* _Instruction_: Please write out the material that follows, exactly as it stands.

* _Provided data_:
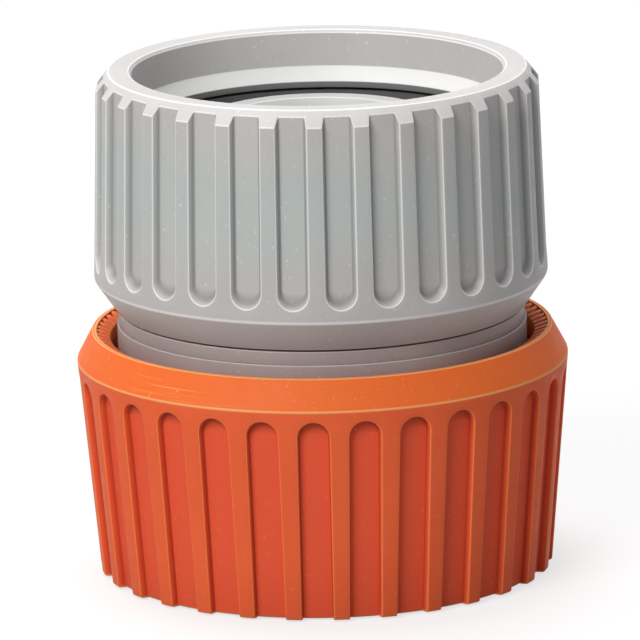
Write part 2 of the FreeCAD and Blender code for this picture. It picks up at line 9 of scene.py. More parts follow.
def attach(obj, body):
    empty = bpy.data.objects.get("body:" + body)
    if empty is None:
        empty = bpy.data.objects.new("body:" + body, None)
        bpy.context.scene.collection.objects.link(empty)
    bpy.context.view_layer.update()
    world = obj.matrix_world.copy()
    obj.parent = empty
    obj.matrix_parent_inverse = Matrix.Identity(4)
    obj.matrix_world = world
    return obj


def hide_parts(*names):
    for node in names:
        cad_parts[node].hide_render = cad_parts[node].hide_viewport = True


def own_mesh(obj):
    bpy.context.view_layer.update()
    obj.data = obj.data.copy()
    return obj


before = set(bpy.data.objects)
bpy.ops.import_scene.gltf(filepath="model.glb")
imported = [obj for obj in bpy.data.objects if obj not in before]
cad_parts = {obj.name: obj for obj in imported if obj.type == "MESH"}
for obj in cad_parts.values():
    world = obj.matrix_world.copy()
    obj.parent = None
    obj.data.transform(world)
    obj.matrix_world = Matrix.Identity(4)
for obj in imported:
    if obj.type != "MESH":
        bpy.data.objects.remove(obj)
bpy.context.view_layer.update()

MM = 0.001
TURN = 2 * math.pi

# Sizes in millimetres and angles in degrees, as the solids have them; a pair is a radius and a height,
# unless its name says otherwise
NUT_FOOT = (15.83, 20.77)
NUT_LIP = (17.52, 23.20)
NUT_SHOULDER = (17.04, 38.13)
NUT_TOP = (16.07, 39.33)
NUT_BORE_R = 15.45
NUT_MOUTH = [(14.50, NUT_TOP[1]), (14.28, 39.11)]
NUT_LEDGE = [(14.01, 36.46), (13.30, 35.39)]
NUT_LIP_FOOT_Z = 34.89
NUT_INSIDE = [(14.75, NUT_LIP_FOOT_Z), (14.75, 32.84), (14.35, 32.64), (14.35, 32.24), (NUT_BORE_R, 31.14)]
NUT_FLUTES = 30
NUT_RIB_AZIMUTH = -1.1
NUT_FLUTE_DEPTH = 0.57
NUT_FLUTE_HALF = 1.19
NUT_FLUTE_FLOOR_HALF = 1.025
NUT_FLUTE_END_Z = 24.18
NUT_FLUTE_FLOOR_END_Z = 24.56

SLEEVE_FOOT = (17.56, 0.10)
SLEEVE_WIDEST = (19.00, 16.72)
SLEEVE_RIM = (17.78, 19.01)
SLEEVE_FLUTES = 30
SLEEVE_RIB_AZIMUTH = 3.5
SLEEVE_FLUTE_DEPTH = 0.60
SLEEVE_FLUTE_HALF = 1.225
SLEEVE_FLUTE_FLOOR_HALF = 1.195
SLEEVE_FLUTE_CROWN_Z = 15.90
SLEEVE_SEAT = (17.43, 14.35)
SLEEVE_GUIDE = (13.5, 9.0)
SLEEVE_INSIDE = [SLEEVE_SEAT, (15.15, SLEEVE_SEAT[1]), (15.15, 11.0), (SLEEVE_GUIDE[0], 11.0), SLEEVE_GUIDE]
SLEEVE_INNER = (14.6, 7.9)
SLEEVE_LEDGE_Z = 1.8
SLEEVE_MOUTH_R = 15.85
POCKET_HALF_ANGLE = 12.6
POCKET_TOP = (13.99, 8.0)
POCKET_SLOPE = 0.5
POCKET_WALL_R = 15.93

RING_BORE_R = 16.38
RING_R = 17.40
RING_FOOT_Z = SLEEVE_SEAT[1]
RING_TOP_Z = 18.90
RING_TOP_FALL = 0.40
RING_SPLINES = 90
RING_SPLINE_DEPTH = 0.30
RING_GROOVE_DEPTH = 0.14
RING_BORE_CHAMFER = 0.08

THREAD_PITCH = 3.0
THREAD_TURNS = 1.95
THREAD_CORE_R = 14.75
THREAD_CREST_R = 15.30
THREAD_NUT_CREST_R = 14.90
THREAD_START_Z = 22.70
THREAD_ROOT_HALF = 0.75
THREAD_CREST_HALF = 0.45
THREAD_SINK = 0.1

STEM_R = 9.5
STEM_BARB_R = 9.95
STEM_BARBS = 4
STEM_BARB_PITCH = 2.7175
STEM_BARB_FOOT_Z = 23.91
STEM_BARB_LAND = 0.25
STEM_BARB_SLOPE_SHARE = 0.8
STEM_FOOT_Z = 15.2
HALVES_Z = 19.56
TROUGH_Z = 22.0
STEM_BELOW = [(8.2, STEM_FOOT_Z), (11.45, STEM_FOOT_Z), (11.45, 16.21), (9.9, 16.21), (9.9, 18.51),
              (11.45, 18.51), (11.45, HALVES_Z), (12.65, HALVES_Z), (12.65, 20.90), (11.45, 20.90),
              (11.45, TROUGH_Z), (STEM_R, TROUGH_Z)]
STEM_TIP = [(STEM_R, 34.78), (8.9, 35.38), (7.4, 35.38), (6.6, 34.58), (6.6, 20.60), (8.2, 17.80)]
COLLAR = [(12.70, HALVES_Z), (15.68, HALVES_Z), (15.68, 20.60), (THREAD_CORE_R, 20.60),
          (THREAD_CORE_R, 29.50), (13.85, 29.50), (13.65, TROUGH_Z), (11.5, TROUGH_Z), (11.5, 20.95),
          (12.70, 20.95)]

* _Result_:
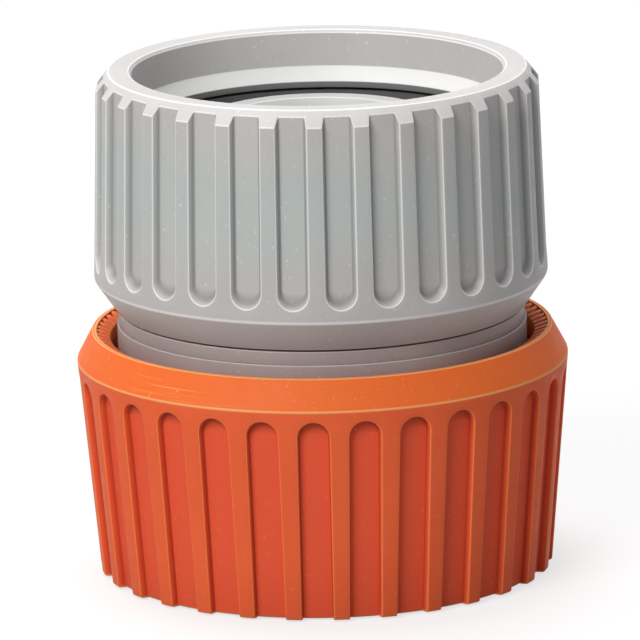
Write part 2 of the FreeCAD and Blender code for this picture. It picks up at line 9 of scene.py. More parts follow.
def attach(obj, body):
    empty = bpy.data.objects.get("body:" + body)
    if empty is None:
        empty = bpy.data.objects.new("body:" + body, None)
        bpy.context.scene.collection.objects.link(empty)
    bpy.context.view_layer.update()
    world = obj.matrix_world.copy()
    obj.parent = empty
    obj.matrix_parent_inverse = Matrix.Identity(4)
    obj.matrix_world = world
    return obj


def hide_parts(*names):
    for node in names:
        cad_parts[node].hide_render = cad_parts[node].hide_viewport = True


def own_mesh(obj):
    bpy.context.view_layer.update()
    obj.data = obj.data.copy()
    return obj


before = set(bpy.data.objects)
bpy.ops.import_scene.gltf(filepath="model.glb")
imported = [obj for obj in bpy.data.objects if obj not in before]
cad_parts = {obj.name: obj for obj in imported if obj.type == "MESH"}
for obj in cad_parts.values():
    world = obj.matrix_world.copy()
    obj.parent = None
    obj.data.transform(world)
    obj.matrix_world = Matrix.Identity(4)
for obj in imported:
    if obj.type != "MESH":
        bpy.data.objects.remove(obj)
bpy.context.view_layer.update()

MM = 0.001
TURN = 2 * math.pi

# Sizes in millimetres and angles in degrees, as the solids have them; a pair is a radius and a height,
# unless its name says otherwise
NUT_FOOT = (15.83, 20.77)
NUT_LIP = (17.52, 23.20)
NUT_SHOULDER = (17.04, 38.13)
NUT_TOP = (16.07, 39.33)
NUT_BORE_R = 15.45
NUT_MOUTH = [(14.50, NUT_TOP[1]), (14.28, 39.11)]
NUT_LEDGE = [(14.01, 36.46), (13.30, 35.39)]
NUT_LIP_FOOT_Z = 34.89
NUT_INSIDE = [(14.75, NUT_LIP_FOOT_Z), (14.75, 32.84), (14.35, 32.64), (14.35, 32.24), (NUT_BORE_R, 31.14)]
NUT_FLUTES = 30
NUT_RIB_AZIMUTH = -1.1
NUT_FLUTE_DEPTH = 0.57
NUT_FLUTE_HALF = 1.19
NUT_FLUTE_FLOOR_HALF = 1.025
NUT_FLUTE_END_Z = 24.18
NUT_FLUTE_FLOOR_END_Z = 24.56

SLEEVE_FOOT = (17.56, 0.10)
SLEEVE_WIDEST = (19.00, 16.72)
SLEEVE_RIM = (17.78, 19.01)
SLEEVE_FLUTES = 30
SLEEVE_RIB_AZIMUTH = 3.5
SLEEVE_FLUTE_DEPTH = 0.60
SLEEVE_FLUTE_HALF = 1.225
SLEEVE_FLUTE_FLOOR_HALF = 1.195
SLEEVE_FLUTE_CROWN_Z = 15.90
SLEEVE_SEAT = (17.43, 14.35)
SLEEVE_GUIDE = (13.5, 9.0)
SLEEVE_INSIDE = [SLEEVE_SEAT, (15.15, SLEEVE_SEAT[1]), (15.15, 11.0), (SLEEVE_GUIDE[0], 11.0), SLEEVE_GUIDE]
SLEEVE_INNER = (14.6, 7.9)
SLEEVE_LEDGE_Z = 1.8
SLEEVE_MOUTH_R = 15.85
POCKET_HALF_ANGLE = 12.6
POCKET_TOP = (13.99, 8.0)
POCKET_SLOPE = 0.5
POCKET_WALL_R = 15.93

RING_BORE_R = 16.38
RING_R = 17.40
RING_FOOT_Z = SLEEVE_SEAT[1]
RING_TOP_Z = 18.90
RING_TOP_FALL = 0.40
RING_SPLINES = 90
RING_SPLINE_DEPTH = 0.30
RING_GROOVE_DEPTH = 0.14
RING_BORE_CHAMFER = 0.08

THREAD_PITCH = 3.0
THREAD_TURNS = 1.95
THREAD_CORE_R = 14.75
THREAD_CREST_R = 15.30
THREAD_NUT_CREST_R = 14.90
THREAD_START_Z = 22.70
THREAD_ROOT_HALF = 0.75
THREAD_CREST_HALF = 0.45
THREAD_SINK = 0.1

STEM_R = 9.5
STEM_BARB_R = 9.95
STEM_BARBS = 4
STEM_BARB_PITCH = 2.7175
STEM_BARB_FOOT_Z = 23.91
STEM_BARB_LAND = 0.25
STEM_BARB_SLOPE_SHARE = 0.8
STEM_FOOT_Z = 15.2
HALVES_Z = 19.56
TROUGH_Z = 22.0
STEM_BELOW = [(8.2, STEM_FOOT_Z), (11.45, STEM_FOOT_Z), (11.45, 16.21), (9.9, 16.21), (9.9, 18.51),
              (11.45, 18.51), (11.45, HALVES_Z), (12.65, HALVES_Z), (12.65, 20.90), (11.45, 20.90),
              (11.45, TROUGH_Z), (STEM_R, TROUGH_Z)]
STEM_TIP = [(STEM_R, 34.78), (8.9, 35.38), (7.4, 35.38), (6.6, 34.58), (6.6, 20.60), (8.2, 17.80)]
COLLAR = [(12.70, HALVES_Z), (15.68, HALVES_Z), (15.68, 20.60), (THREAD_CORE_R, 20.60),
          (THREAD_CORE_R, 29.50), (13.85, 29.50), (13.65, TROUGH_Z), (11.5, TROUGH_Z), (11.5, 20.95),
          (12.70, 20.95)]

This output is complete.